- Born: Leonard John Fraser 27 June 1951 Ingham, Queensland, Australia
- Died: 1 January 2007 (aged 55) Princess Alexandra Hospital in Woolloongabba, Queensland, Australia
- Other name: The Rockhampton Rapist
- Criminal penalty: 5 × life imprisonment + 25 years

Details
- Victims: 4–7+
- Span of crimes: 28 December 1998 – 22 April 1999
- Country: Australia
- State: Queensland
- Date apprehended: 1999

= Leonard Fraser =

Australian serial killer and rapist

Leonard John Fraser (27 June 1951 – 1 January 2007), also known as The Rockhampton Rapist, was an Australian convicted serial killer and rapist.

== Biography ==
Fraser was born in Ingham, Queensland in 1951 and moved to Sydney in 1957. He left school in the 1960s and had an extensive criminal record dating back to 1966, when aged 15, he was sentenced to 12 months in a boys home for stealing. He would spend the following years in and out of jail for theft and various other crimes.

== Crimes ==
Before a life sentence on 7 September 2000 for the abduction, rape and murder of a 9-year-old girl, Keyra Steinhardt, in Rockhampton, Queensland, Leonard Fraser had spent almost 20 of the preceding 22 years behind bars for the rape of women. He even raped a terminally ill cancer patient with whom he had been living with in early 1997. He was subsequently charged with four murders. Police found many trophies of his victims in his flat; these included ponytails from three different women which could not be traced to any of his known victims.

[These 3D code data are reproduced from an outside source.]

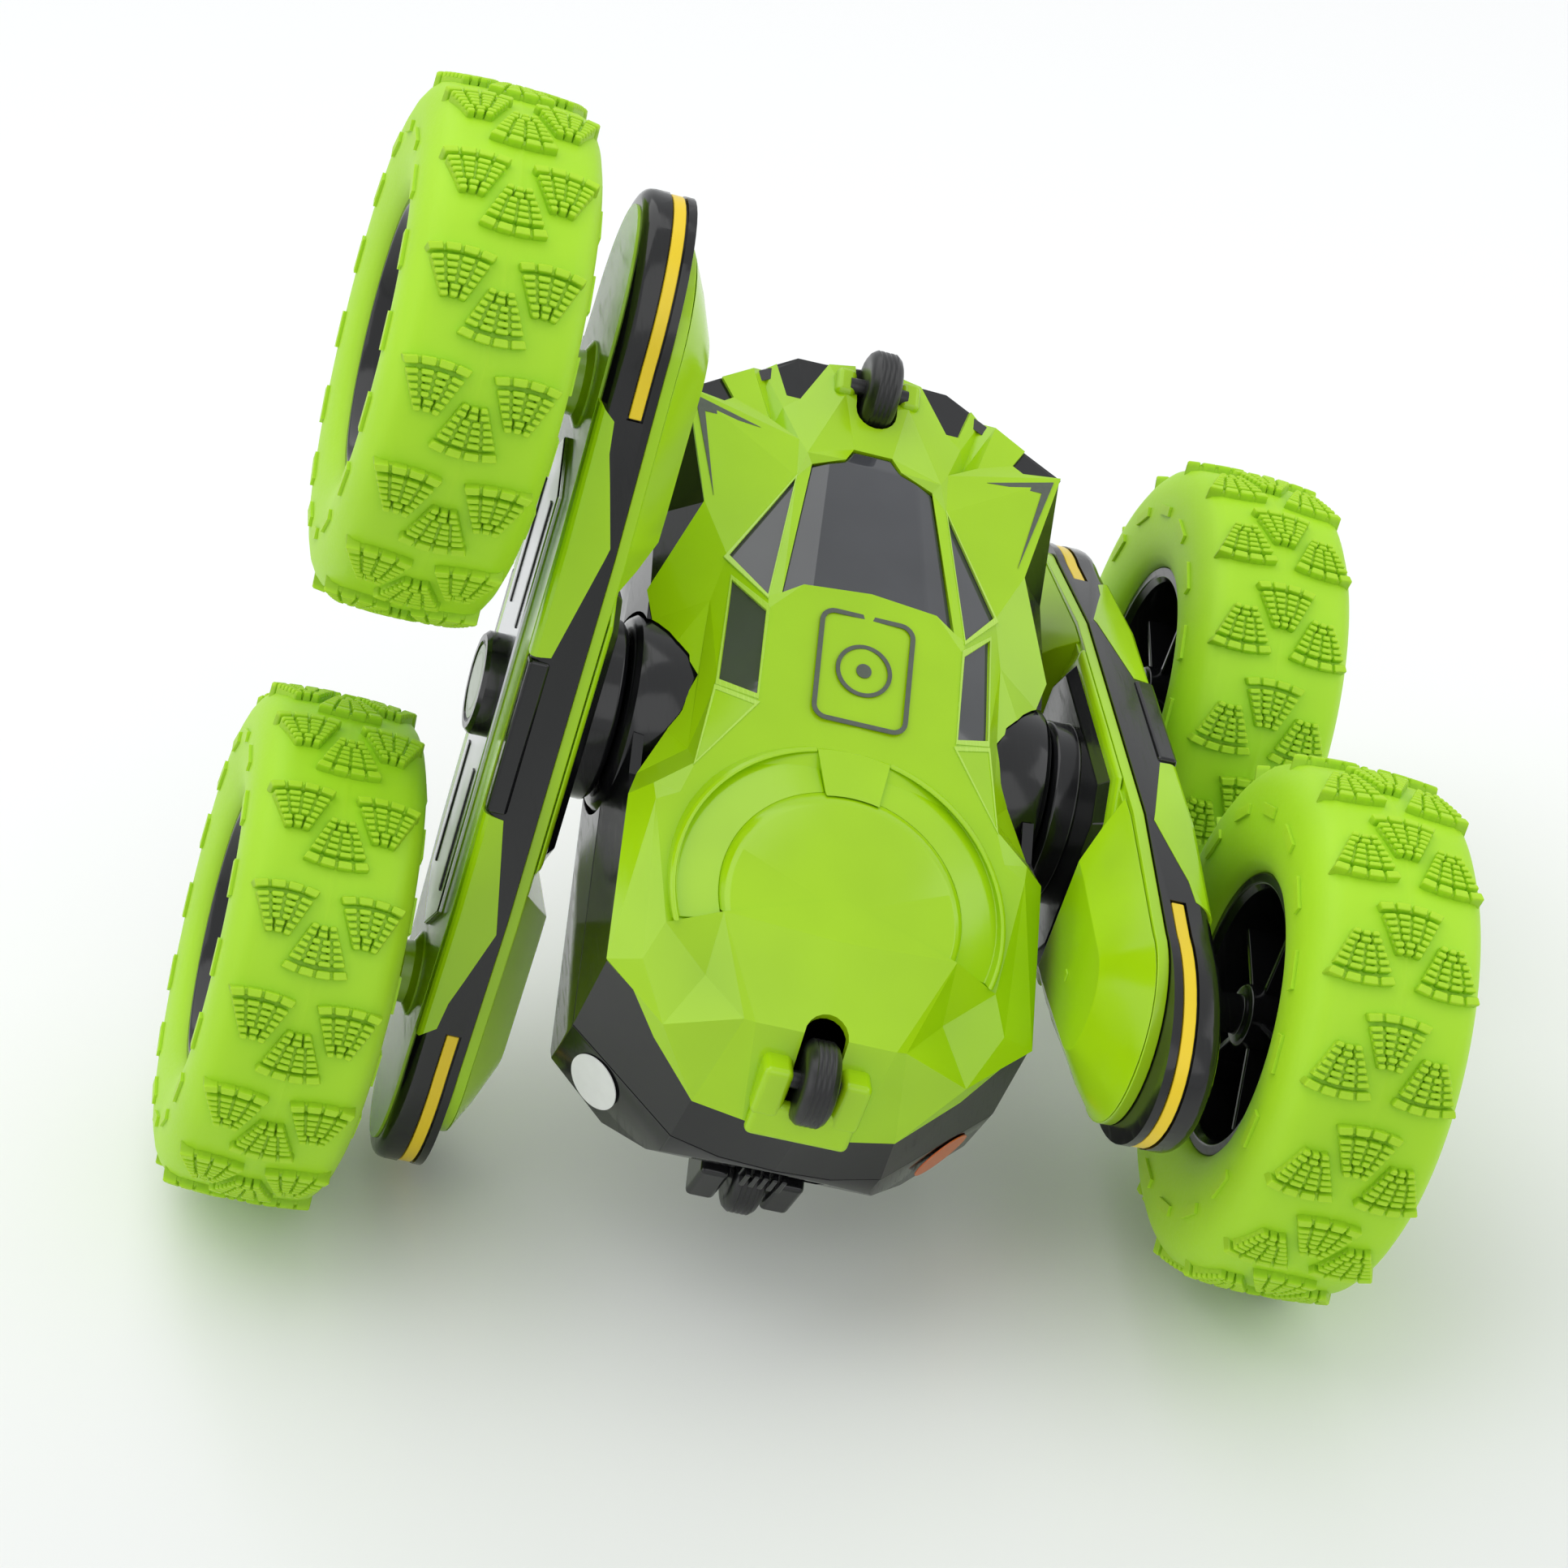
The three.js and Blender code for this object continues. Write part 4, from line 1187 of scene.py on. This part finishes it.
# Each fan spreads by FAN radians to each side of its middle line; its rows are (radius, length, pillows).
FAN = 0.447
FAN_R = 11.2
BLOCKS = 15
TREAD_R = 36.4
FAN_ROWS = [(10.57, 1.25, 4)] + [(9.1 - 0.958 * i, 0.8, 4 if i < 4 else 3) for i in range(6)]
SIDE_ROW_X = 6.06


def crown(x):
    """The carcass radius at x from the wheel's middle."""
    return 35.8 - 0.006 * x * x


def tread_block(row_x, way):
    """One fan of tread pillows, its wide edge at angle 0, bent round the carcass."""
    bm = bmesh.new()
    for radius, length, count in FAN_ROWS:
        for k in range(count):
            angle = FAN * ((2 * k + 1) / count - 1)
            lump(bm, (2 * FAN / count - 0.16 / radius, length, 2.85), (angle, radius, -0.175), taper=0.9)
    for radius, length in ((10.57, 1.1), (6.6, 5.6)):
        for k in range(3):
            lump(bm, (2 * FAN / 3 - 0.01, length, 2.3), (2 * FAN / 3 * (k - 1), radius, -0.45), taper=0.94)
    for vert in bm.verts:
        angle, radius, height = vert.co
        x = row_x + radius * math.sin(angle)
        along = FAN_R - radius * (1 - 0.6 * (1 - math.cos(angle)))
        turn_to = way * along / TREAD_R
        out = crown(x) + height
        vert.co = (x, out * math.cos(turn_to), out * math.sin(turn_to))
    block = bpy.data.meshes.new("block")
    bm.to_mesh(block)
    bm.free()
    return block


shoulder = [(8.5, 35.37), (9.9, 34.9), (10.8, 34), (11.6, 32.7), (12.2, 31), (12.45, 28)]
shoulder += [(12.3, 25.5), (12, 23.5), (11.4, 21.5), (10.6, 20.2), (9.6, 19.7)]
crown_line = [(x, crown(x)) for x in (-7, -5.5, -4, -2.5, -1, -0.3)] + [(0, 35.87)]
crown_line += [(-x, r) for x, r in reversed(crown_line[:-1])]
TYRE = [(-x, r) for x, r in reversed(shoulder)] + crown_line + shoulder
RIM = [(-10, 18.3), (-10, 19.7), (-9.3, 20.3), (9.3, 20.3), (10, 19.7), (10, 18.3), (9.0, 17.7)]
RIM += [(6.0, 17.2), (4.6, 15.6), (4.6, 4.0), (3.0, 4.0), (3.0, 14.6), (1.0, 16.4), (-9, 17.6)]
SLEEVE = [(-15.2, 1.6), (-15.2, 2.6), (-9.5, 2.8), (-9.4, 4.0), (-9.0, 4.4), (7.4, 4.4)]
SLEEVE += [(8.0, 3.8), (8.0, 1.6)]
DASHES = 16
DASH = (0.9, 1.5, 5.2)
SPOKES = 5
SPOKE = (2.6, 13.5, 3.2)
SPOKE_RIB = (11.0, 12.6, 1.0)
# How far each wheel has turned, in radians.
PHASES = {"left_front": 0.475, "left_rear": 0.488, "right_rear": 1.589, "right_front": 1.597}
for wheel_name, phase in PHASES.items():
    side = wheel_name.split("_")[0]
    sign = 1 if side == "right" else -1
    low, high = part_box(wheel_name + "_tyre")
    along = (arm_frames[side].to_3x3() @ Vector((0, 1, 0))).normalized()
    WHEEL = axes((low + high) / 2, axle * sign, along)
    body = wheel_name + "_wheel"

    bm = bmesh.new()
    turned(bm, TYRE, 120)
    for face_side in (1, -1):
        for dash in range(DASHES):
            made = lump(bm, DASH, (face_side * 12.4, 28.2, 0))
            spin = Matrix.Rotation(math.tau * dash / DASHES + phase, 3, "X")
            bmesh.ops.rotate(bm, matrix=spin, verts=made)
    carcass = settle(bm, wheel_name + "_carcass", WHEEL, soft_vinyl, crease=35)
    fix(carcass, body, "lime_vinyl", wheel_name + "_tyre")

    way = -sign
    rows = [(SIDE_ROW_X, way, phase), (-SIDE_ROW_X, way, phase), (0, -way, phase - 0.08 * way)]
    bm = bmesh.new()
    for row_x, row_way, start in rows:
        block = tread_block(row_x, row_way)
        for k in range(BLOCKS):
            count = len(bm.verts)
            bm.from_mesh(block)
            bm.verts.ensure_lookup_table()
            spin = Matrix.Rotation(start + k * math.tau / BLOCKS, 3, "X")
            bmesh.ops.rotate(bm, matrix=spin, verts=bm.verts[count:])
        bpy.data.meshes.remove(block)
    tread = settle(bm, wheel_name + "_tread", WHEEL, soft_vinyl, crease=70)
    round_over(tread, 0.2, 1, 30)
    fix(tread, body, "lime_vinyl")

    bm = bmesh.new()
    turned(bm, RIM, 96)
    for spoke in range(SPOKES):
        made = lump(bm, SPOKE, (5.0, 9.8, 0)) + lump(bm, SPOKE_RIB, (-1.8, 9.4, 0))
        spin = Matrix.Rotation(math.tau * spoke / SPOKES + phase, 3, "X")
        bmesh.ops.rotate(bm, matrix=spin, verts=made)
    rim = settle(bm, wheel_name + "_rim_moulding", WHEEL, black_abs)
    round_over(rim, 0.25, 2, 35)
    fix(rim, body, "black_abs", wheel_name + "_rim")

    bm = bmesh.new()
    turned(bm, SLEEVE, 40)
    sleeve = settle(bm, wheel_name + "_hub_sleeve", WHEEL, black_abs)
    round_over(sleeve, 0.2, 2, 30)
    fix(sleeve, body, "black_abs")

# ---- Inside ----
# The parts behind the mouldings: battery pack, circuit board, aerial, power switch, motors and gears.
# They are bought-in parts, clipped or screwed into the tub and the arms.


def refinish(finish, *nodes):
    """Gives CAD nodes that have no piece of their own a finish."""
    for node in nodes:
        for slot in frame["nodes"][node].material_slots:
            slot.material = finish


# Heat-shrunk PVC sleeve: shiny, with the long ripples that shrinking leaves.
shrink_pvc = mottled("shrunk PVC sleeve", ("#2C5FA6", "#3A70B8"), 7, (0.2, 0.4), 0.2, IOR=1.53)
refinish(shrink_pvc, "battery")
# Solder mask over copper on glass fibre: semi-gloss, paler where copper lies under it.
solder_mask = mottled("solder mask", ("#155C33", "#2B7A48"), 1.6, (0.25, 0.4), 0.03, IOR=1.55)
refinish(solder_mask, "circuit_board")
# Drawn brass wire with a light tarnish.
brass_wire = mottled("drawn brass", ("#B8994A", "#D0B368"), 1.2, (0.22, 0.4), 0.01, Metallic=1.0)
refinish(brass_wire, "receiver_antenna")
# Stamped steel with bright zinc plating: softly cloudy.
zinc_plate = mottled("zinc-plated steel", ("#B4B7B9", "#CACCCD"), 3, (0.25, 0.42), 0.02, Metallic=1.0)
refinish(zinc_plate, "switch_body", "left_motor", "right_motor")
# Acetal, moulded white: waxy, lets a little light in.
ACETAL = ("#E4E1D6", "#EFEDE4")
acetal = mottled("white acetal", ACETAL, 4, (0.35, 0.5), 0.02, IOR=1.48, Subsurface_Weight=0.15)
refinish(acetal, *[node for node in frame["nodes"] if node.endswith(("_pinion", "_idler"))])
# Ground steel axle with its gear moulded on: bright, with fine grinding marks.
ground_steel = mottled("ground steel", ("#B9BBBD", "#D2D3D4"), 0.8, (0.18, 0.34), 0.01, Metallic=1.0)
refinish(ground_steel, *[node for node in frame["nodes"] if node.endswith("_shaft")])
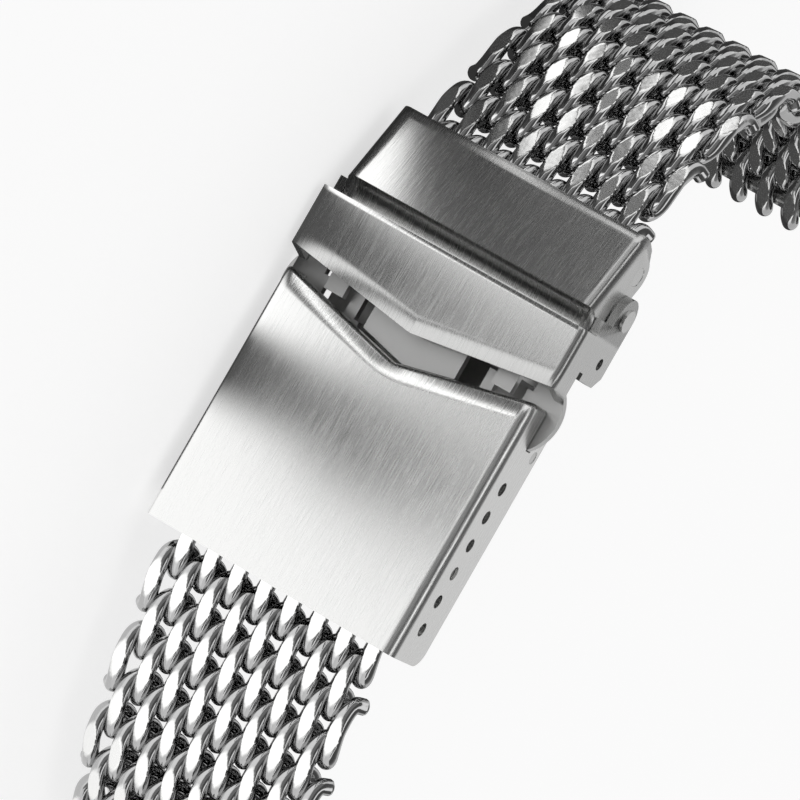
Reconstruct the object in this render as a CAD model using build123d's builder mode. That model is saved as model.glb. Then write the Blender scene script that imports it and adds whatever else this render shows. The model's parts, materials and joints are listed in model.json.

Fraser originally confessed to five murders in an apparent deal with police to avoid general population in prison, but one of those victims was 14-year-old Natasha Ryan, who was found to be alive and living secretly with her boyfriend in a nearby town after being listed as a missing person for five years. Although there was an obvious inconsistency with his confessions, his defence did not file for a mistrial. Nor did his defence object to the prosecution using the same confession made in custody, which included the Ryan confession, for three other victims whose remains were found. The Ryan 'murder' was also based on testimony from a fellow prisoner who alleged that Fraser drew detailed maps showing where Ms. Ryan's remains could be located. The judge in the case, Justice Brian Ambrose, heavily criticised the media for commenting on the value of confessions to crimes made to police under duress or to other prisoners while in custody, which might have affected the trial.

In June 2003, Fraser was sentenced to three indefinite prison terms for the murders of Beverley Leggo and Sylvia Benedetti, and the manslaughter of Julie Turner in the Rockhampton area in 1998 and 1999. At his trial, the judge described him as a sexual predator who was a danger to the community and his fellow inmates.

== Death ==
Fraser was being held at the Wolston Correctional Centre and, after complaining of chest pains, he was taken to a secure section of the Princess Alexandra Hospital in Woolloongabba, on 26 December 2006, where he died of a heart attack on 1 January 2007.

== Media ==
Fraser's murders are the focus of the Crime Investigation Australia series 2 episode "The Predator: Leonard John Fraser" and Crime Stories episode "Leonard Fraser: the Rockhampton Rapist".